Participants of the "Oil patrol" were looking for spills in the Usinsk region using satellite images

On the first day of the project "Greenpeace Russia" in the village of Parma under Usinsk, volunteers and activists found several uncleaned oil spills. It became clear from the results of the "Oil patrol" — a visual survey of the territory. The monitoring results were listed in the special journal. It is planned to construct a map of the Usinsk region spills based on this journal.

Photo: Maxim Polyakov

“Is everyone here? Let's start!”

Shortly before leaving the camp safety officer explains the participants of the "Oil patrol" rules once again.

“There is a chief in the group, and if he says something, everyone should listen to him; six people are going to search for oil spills on the first day of the camp.”

The instructor shows and tells about a special horn that has an important role — to scare away wild animals. People whether in jest or earnest remember their previous encounters with bears. The second indispensable thing is a flare, to give a signal if it’s necessary. Employee of "Greenpeace" reminds about the emergency numbers, and then two cars drive to the side of the oil field.

* * *

There is a specialist on GIS Vasily Yablokov among the participants of the patrol. He is engaged in space environmental monitoring of areas of production and transportation of petroleum products. In other words, he determines whether there is a spill with the help of satellite images.

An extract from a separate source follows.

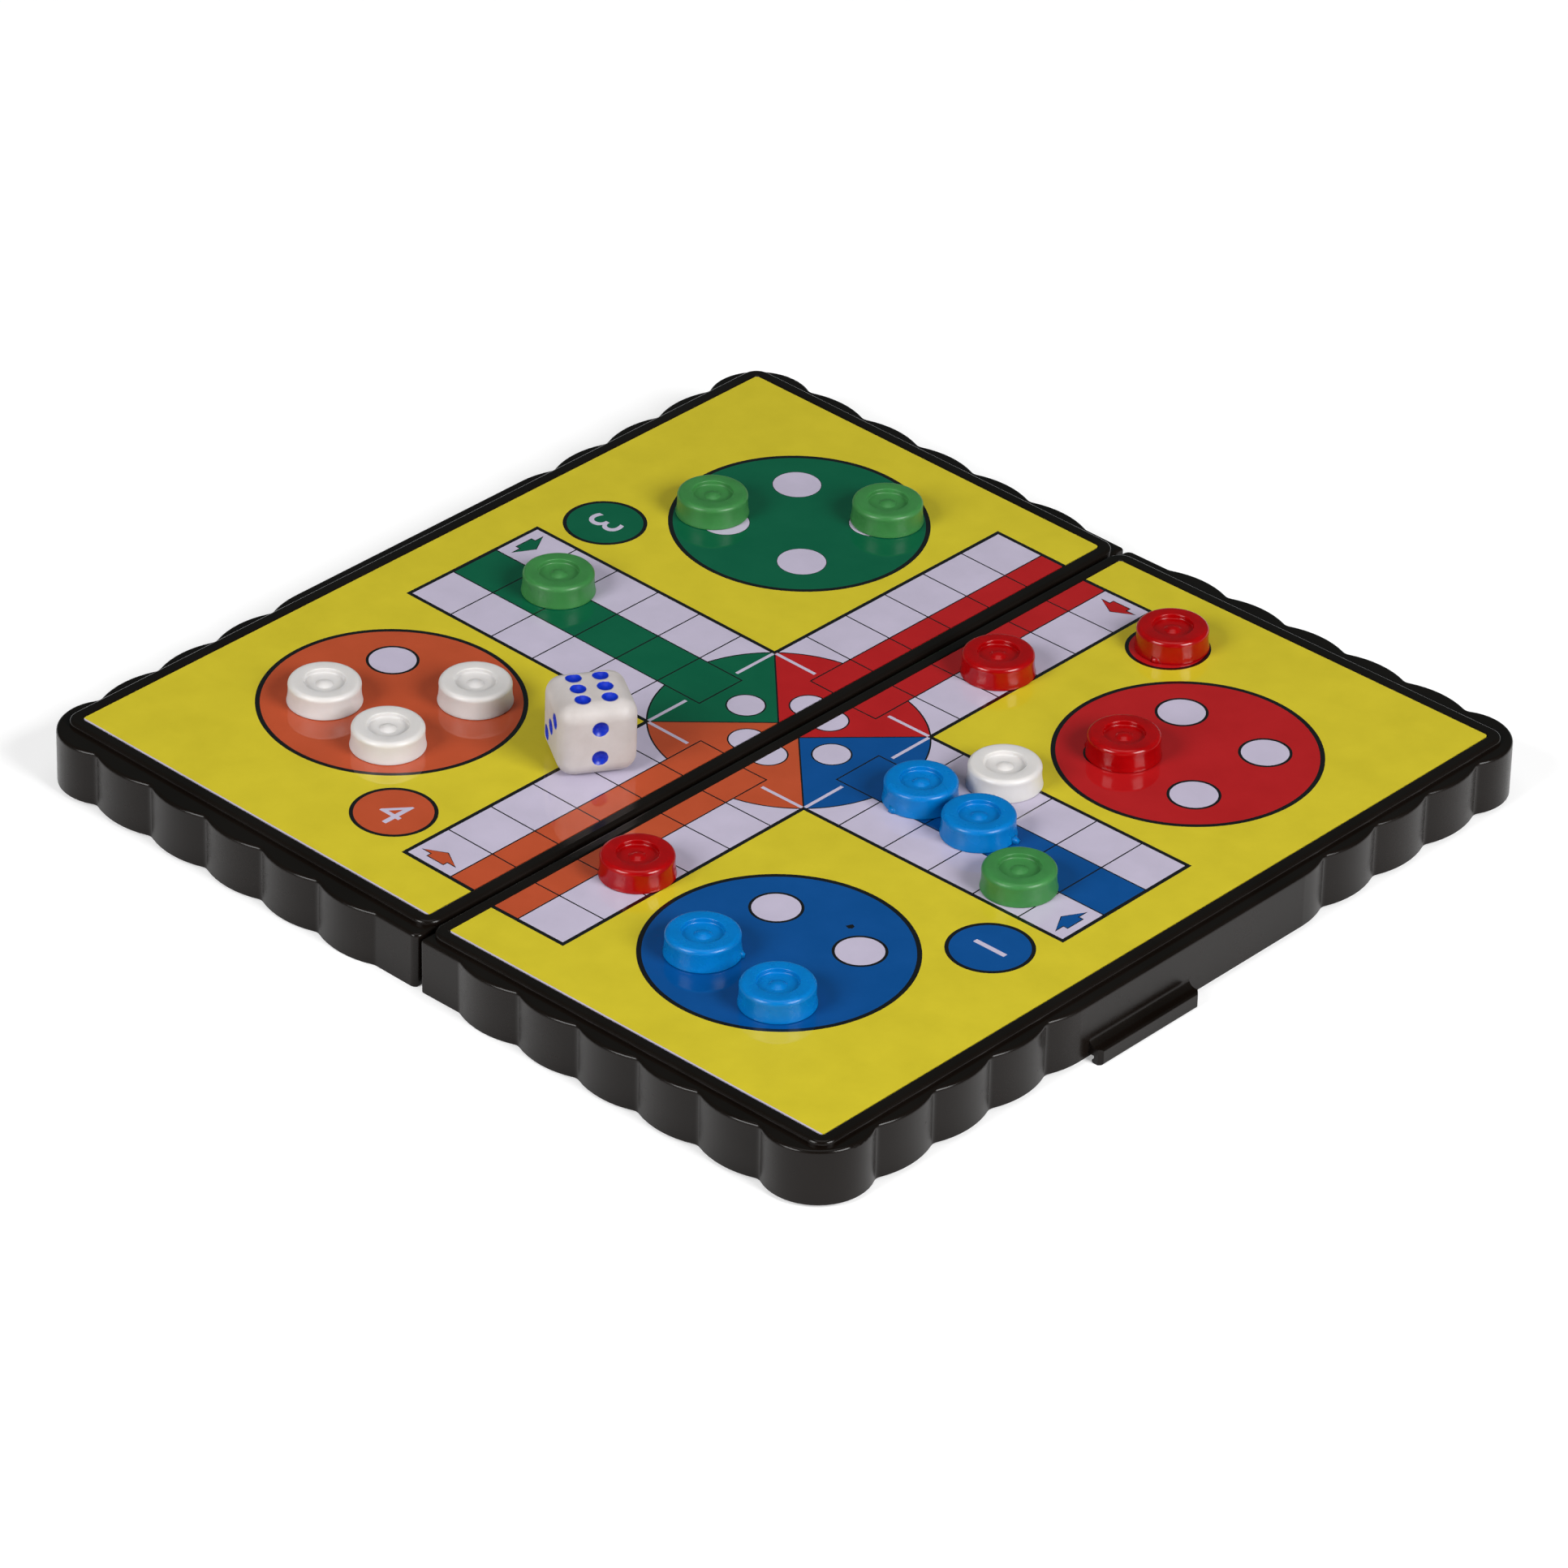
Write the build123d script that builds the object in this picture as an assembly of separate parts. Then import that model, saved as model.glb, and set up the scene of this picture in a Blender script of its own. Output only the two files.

He shows three images: one of them was made in September of last year, and the other two — in July of 2014.

“I held training for the volunteers, told them about the images and how to work with them. I have shown what the direct and indirect signs of spills were. Then volunteers with my help defined places with oil. We made ​​a route through these points,” Vasily Yablokov says.

At the first point we are met by a local guide. A man of 50 years offers us to go to the river Kolva. Based upon the images, there is sludge and litter.

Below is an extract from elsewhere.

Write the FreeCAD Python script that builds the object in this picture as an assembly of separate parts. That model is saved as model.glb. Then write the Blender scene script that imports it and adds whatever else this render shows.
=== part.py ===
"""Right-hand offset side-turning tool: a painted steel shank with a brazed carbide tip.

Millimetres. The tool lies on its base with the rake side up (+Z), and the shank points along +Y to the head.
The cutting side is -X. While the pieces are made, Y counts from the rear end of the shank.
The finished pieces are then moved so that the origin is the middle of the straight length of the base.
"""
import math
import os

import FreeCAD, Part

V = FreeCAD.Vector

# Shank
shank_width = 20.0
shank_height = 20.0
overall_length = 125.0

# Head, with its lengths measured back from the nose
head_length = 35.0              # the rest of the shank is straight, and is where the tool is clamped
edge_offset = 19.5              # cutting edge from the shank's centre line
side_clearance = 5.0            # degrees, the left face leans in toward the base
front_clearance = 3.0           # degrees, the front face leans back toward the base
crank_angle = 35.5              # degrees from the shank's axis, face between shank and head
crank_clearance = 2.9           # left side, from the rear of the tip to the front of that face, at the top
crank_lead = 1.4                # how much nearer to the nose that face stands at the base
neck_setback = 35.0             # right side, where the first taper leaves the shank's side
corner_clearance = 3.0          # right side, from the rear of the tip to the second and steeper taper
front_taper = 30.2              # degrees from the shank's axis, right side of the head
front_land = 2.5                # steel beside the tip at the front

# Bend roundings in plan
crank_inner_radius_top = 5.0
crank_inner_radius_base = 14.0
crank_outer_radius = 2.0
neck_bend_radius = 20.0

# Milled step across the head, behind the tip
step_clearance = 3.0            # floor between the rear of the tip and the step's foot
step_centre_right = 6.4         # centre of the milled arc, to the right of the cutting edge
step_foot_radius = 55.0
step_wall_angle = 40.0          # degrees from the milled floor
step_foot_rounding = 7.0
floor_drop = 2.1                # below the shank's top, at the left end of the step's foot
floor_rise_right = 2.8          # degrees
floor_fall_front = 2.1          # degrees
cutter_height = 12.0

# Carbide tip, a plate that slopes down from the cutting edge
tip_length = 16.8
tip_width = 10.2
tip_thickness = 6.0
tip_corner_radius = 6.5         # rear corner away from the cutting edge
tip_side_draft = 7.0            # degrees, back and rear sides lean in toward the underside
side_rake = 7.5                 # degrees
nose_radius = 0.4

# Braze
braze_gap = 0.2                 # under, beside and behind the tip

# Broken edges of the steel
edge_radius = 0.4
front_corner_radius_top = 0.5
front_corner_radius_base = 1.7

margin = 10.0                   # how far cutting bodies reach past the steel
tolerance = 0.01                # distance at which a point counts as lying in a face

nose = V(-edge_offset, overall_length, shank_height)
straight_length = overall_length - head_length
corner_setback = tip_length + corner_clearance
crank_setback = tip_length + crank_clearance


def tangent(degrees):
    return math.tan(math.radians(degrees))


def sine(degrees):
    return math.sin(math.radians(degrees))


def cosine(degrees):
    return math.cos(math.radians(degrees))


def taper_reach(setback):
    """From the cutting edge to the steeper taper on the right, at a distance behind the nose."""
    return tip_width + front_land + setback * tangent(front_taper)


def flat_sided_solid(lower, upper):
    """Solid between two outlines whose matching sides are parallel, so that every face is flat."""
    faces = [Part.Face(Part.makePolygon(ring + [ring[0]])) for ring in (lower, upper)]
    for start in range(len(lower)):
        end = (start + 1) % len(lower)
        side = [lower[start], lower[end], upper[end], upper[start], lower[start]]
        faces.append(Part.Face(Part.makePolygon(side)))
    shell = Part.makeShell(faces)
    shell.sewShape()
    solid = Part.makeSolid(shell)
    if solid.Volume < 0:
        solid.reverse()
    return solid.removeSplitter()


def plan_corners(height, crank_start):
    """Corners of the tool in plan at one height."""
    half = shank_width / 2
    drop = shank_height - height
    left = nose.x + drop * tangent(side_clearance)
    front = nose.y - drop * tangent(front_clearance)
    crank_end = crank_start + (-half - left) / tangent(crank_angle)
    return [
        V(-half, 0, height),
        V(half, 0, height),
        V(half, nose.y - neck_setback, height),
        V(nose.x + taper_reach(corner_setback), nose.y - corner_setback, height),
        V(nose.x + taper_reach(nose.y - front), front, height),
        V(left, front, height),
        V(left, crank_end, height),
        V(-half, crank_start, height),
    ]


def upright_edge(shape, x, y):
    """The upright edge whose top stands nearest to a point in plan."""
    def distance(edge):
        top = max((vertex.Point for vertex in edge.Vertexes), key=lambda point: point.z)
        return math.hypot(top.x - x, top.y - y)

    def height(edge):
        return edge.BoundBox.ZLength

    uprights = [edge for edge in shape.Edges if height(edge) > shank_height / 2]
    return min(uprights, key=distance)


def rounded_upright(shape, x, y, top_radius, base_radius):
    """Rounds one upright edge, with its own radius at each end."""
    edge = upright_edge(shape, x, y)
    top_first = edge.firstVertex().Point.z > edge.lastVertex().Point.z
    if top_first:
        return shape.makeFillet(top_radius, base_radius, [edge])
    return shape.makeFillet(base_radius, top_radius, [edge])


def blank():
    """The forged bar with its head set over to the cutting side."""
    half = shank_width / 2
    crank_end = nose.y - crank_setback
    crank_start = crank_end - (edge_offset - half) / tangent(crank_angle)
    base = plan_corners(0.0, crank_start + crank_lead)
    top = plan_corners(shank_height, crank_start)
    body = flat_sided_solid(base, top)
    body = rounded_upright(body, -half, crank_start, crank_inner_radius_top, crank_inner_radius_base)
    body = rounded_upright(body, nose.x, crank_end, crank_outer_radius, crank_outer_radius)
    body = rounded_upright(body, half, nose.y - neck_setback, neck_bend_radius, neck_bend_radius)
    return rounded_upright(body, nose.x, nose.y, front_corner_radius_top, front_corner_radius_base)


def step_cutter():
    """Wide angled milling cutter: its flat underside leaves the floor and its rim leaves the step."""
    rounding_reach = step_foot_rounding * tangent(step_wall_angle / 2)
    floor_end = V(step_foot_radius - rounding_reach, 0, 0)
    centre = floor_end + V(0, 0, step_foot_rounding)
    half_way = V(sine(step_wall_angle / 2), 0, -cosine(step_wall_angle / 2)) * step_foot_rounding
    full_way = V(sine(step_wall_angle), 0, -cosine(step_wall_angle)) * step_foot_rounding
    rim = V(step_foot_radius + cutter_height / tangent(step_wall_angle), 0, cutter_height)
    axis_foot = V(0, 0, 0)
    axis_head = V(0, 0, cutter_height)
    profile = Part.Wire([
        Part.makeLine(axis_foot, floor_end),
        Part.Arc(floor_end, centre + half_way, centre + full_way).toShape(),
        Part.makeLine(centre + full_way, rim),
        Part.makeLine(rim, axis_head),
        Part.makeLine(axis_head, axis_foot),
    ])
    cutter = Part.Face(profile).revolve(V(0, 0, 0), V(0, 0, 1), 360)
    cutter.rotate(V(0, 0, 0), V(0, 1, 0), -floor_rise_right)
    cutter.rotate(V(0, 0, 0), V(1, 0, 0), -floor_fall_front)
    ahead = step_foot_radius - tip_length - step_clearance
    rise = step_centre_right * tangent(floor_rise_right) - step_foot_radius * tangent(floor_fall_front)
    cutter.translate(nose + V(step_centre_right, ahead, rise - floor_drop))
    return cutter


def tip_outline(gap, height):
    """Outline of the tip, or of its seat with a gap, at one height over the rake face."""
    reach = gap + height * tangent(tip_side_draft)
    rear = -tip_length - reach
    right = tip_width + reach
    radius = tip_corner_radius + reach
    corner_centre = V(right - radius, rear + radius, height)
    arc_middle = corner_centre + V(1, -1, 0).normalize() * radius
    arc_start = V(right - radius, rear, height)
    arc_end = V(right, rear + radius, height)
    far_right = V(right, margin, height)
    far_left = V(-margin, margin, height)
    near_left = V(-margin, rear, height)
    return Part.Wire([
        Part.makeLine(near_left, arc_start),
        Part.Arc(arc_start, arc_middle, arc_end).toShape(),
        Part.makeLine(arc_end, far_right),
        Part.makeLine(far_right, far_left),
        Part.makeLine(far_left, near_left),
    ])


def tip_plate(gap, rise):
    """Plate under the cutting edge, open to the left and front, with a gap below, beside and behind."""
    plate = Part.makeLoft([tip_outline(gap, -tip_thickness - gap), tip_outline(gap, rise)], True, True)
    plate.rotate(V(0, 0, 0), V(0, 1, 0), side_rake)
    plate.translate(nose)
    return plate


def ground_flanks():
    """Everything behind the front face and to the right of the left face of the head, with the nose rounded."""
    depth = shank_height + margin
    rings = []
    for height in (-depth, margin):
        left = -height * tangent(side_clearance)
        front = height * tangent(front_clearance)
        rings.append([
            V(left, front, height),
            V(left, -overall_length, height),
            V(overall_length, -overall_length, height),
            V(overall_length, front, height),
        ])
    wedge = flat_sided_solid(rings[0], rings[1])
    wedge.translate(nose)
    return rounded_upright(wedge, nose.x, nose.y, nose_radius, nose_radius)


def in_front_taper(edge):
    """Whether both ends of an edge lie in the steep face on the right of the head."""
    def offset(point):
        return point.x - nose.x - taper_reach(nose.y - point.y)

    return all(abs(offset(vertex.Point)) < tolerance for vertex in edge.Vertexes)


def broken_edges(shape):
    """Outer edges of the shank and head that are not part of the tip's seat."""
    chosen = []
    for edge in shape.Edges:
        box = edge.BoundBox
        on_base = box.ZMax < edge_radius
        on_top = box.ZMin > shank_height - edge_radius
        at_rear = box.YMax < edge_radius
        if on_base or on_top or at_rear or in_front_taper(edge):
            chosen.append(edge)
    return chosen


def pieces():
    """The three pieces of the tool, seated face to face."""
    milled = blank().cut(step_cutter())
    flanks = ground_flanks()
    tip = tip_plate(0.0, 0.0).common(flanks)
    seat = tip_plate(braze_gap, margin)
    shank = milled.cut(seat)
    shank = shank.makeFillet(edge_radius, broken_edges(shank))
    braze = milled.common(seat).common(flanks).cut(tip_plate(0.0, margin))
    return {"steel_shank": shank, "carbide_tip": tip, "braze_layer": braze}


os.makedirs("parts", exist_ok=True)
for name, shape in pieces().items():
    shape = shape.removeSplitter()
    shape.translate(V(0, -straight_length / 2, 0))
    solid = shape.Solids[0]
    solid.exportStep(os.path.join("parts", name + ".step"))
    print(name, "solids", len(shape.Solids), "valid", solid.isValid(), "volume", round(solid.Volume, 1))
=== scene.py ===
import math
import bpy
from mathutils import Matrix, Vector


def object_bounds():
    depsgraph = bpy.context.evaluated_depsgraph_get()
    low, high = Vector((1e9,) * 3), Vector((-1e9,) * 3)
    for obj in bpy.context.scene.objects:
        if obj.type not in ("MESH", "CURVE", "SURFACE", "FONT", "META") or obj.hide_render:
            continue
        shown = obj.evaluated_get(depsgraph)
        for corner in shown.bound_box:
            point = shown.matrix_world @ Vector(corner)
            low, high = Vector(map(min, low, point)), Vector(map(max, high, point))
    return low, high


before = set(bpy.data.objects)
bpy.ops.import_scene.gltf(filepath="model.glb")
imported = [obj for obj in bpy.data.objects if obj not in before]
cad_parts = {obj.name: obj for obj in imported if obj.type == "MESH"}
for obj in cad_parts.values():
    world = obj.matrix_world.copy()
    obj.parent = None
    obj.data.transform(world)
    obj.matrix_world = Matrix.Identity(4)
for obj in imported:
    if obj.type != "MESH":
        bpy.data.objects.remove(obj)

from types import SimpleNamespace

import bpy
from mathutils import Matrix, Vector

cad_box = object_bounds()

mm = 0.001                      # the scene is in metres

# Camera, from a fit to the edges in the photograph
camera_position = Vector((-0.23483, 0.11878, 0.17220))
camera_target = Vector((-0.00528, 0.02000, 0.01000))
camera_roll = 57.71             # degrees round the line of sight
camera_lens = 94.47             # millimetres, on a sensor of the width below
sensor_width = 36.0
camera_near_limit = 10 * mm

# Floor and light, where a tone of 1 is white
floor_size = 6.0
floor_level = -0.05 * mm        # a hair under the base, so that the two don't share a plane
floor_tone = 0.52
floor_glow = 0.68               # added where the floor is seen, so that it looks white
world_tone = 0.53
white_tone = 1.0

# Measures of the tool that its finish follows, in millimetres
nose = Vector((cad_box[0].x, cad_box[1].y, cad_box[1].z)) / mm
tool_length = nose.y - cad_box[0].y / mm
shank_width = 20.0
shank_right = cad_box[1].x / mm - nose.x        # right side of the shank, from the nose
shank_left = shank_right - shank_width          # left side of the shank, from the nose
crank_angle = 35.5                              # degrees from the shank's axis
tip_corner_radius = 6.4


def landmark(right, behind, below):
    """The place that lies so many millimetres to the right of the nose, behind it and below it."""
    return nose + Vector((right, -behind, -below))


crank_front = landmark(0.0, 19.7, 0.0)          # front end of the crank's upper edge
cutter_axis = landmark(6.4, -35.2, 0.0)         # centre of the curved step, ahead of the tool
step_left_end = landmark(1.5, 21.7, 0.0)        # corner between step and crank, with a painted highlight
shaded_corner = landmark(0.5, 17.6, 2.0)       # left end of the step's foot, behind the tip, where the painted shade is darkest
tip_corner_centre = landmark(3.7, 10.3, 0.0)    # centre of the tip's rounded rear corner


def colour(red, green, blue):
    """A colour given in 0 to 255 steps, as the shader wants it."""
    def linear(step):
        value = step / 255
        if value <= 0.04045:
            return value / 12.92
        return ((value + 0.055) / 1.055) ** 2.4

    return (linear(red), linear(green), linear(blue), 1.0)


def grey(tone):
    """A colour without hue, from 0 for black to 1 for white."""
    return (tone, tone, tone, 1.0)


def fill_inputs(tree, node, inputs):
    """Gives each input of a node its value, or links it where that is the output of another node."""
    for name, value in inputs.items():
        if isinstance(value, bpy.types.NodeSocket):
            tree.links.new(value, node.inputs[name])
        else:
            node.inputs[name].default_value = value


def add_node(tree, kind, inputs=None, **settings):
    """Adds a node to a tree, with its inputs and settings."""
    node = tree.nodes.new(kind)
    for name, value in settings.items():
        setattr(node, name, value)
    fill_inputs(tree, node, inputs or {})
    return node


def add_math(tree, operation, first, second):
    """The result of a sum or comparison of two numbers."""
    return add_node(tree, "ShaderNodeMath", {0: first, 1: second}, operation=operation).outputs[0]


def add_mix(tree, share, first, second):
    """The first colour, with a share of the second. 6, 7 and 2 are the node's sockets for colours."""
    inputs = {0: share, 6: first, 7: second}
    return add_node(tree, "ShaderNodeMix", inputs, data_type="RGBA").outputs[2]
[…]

“We go to the place of a low-quality restoration,” Vasily Yablokov says.

The group is coming to the river, but there is no visible trace of the spill. Volunteers touch the black ground. But it is not oil.

“We drove over the bridge and saw booms on the river,” volunteers turn to him.

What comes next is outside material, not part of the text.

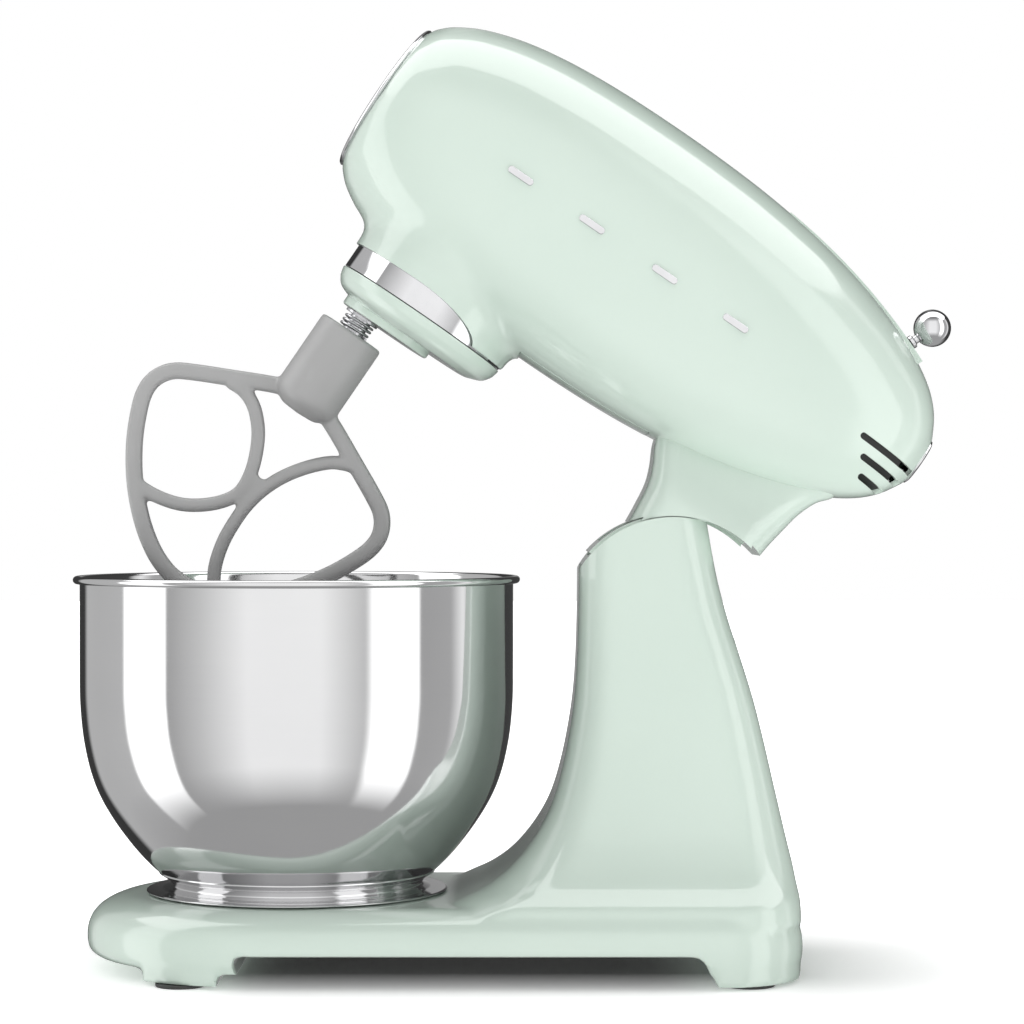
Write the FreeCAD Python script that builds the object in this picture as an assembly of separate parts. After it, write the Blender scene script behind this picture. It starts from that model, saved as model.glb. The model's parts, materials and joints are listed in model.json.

“They are from ice till ice, regardless of whether there is oil or not,” he says.

Participants of the patrol fix coordinates and write the results of visual inspection in a special notebook: a lot of litter and suspicious film near the shore. We go further.

* * *

At the second point we find a huge puddle of oily liquid. Volunteers try to measure it by eye: approximately 15 meters in width and 80 in length. As the guide says, the spill occurred about two years ago.

One of the participants puts on a glove and checks the consistency of the liquid.

“We can also check with H2S-detector to measure levels of hydrogen sulfide,” Vasily Yablokov says.

Participants of the patrol walk around the "oil puddle" for some time, record data and get into the cars.

We drive to another place.

“There was a spill last fall. Here and over the hill, there is also a lake,” the guide shows.

People wander to conduct a visual inspection.

Last year, the wing door valves were broken here, after that the oil got to the soil. An attempt was made to remove it — traces of cars on the ground — but it was incomplete.

Volunteers throw stones into the "puddle". However, splashes are not such as if there was water. It’s a very viscous liquid, a trace remains on the surface.

“Yes, there is a film about that big,” one of the participants shows about 10 centimeters.

A detailed description of the spill is logged again.

* * *

At another point, we find a few barrels with the logo of "LUKOIL". Our guide explains that the remains of the pipeline are evacuated here.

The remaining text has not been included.